About 6,000 companies and financial firms subscribe to the prices published on the 19901 screen, according to ICAP. Those values are accepted as a legal settlement price by which swaps traders can terminate contracts or to mark the value of positions, according to ISDA.

Corporations also use 19901 to see where current rate swaps are trading relative to government benchmarks, and then add in their cost of borrowing based on their credit rating to see where they would be able to issue bonds, Kelly said.

Elsewhere in credit markets, a benchmark gauge of U.S. corporate credit risk held at about the lowest since a new version of the index started trading three weeks ago.

The Markit CDX North American Investment Grade Index, a credit-default swaps benchmark that investors use to hedge against losses or to speculate on creditworthiness, fell 0.1 basis point to 85.4 basis points as of 12:37 p.m. in New York, the lowest since Series 20 of the index started trading March 20, according to prices compiled by Bloomberg.

Europe Benchmark

In London, the Markit iTraxx Europe index tied to 125 companies with investment-grade ratings fell 1.1 to 114.7, the lowest since March 18, Bloomberg prices show.

Credit swaps typically fall as investor confidence improves and rise as it deteriorates. Contracts pay the buyer face value if a borrower fails to meet its obligations, less the value of the defaulted debt. A basis point equals $1,000 annually on a swap protecting $10 million of debt.

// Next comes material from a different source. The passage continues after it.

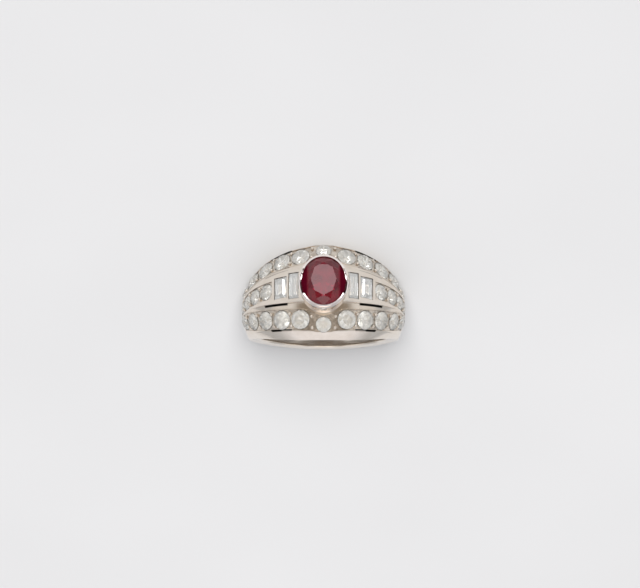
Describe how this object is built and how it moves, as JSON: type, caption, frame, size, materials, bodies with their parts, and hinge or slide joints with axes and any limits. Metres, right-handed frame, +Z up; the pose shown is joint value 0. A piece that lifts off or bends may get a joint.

The U.S. two-year interest-rate swap spread, a measure of debt market stress, declined 0.23 basis point to 14.8 basis points. The measure narrows when investors favor assets such as corporate bonds and widens when they seek the perceived safety of government securities.

Bonds of Charlotte, North Carolina-based Bank of America are the most actively traded dollar-denominated corporate securities by dealers today, accounting for 5 percent of the volume of dealer trades of $1 million or more, according to Trace, the bond-price reporting system of the Financial Industry Regulatory Authority.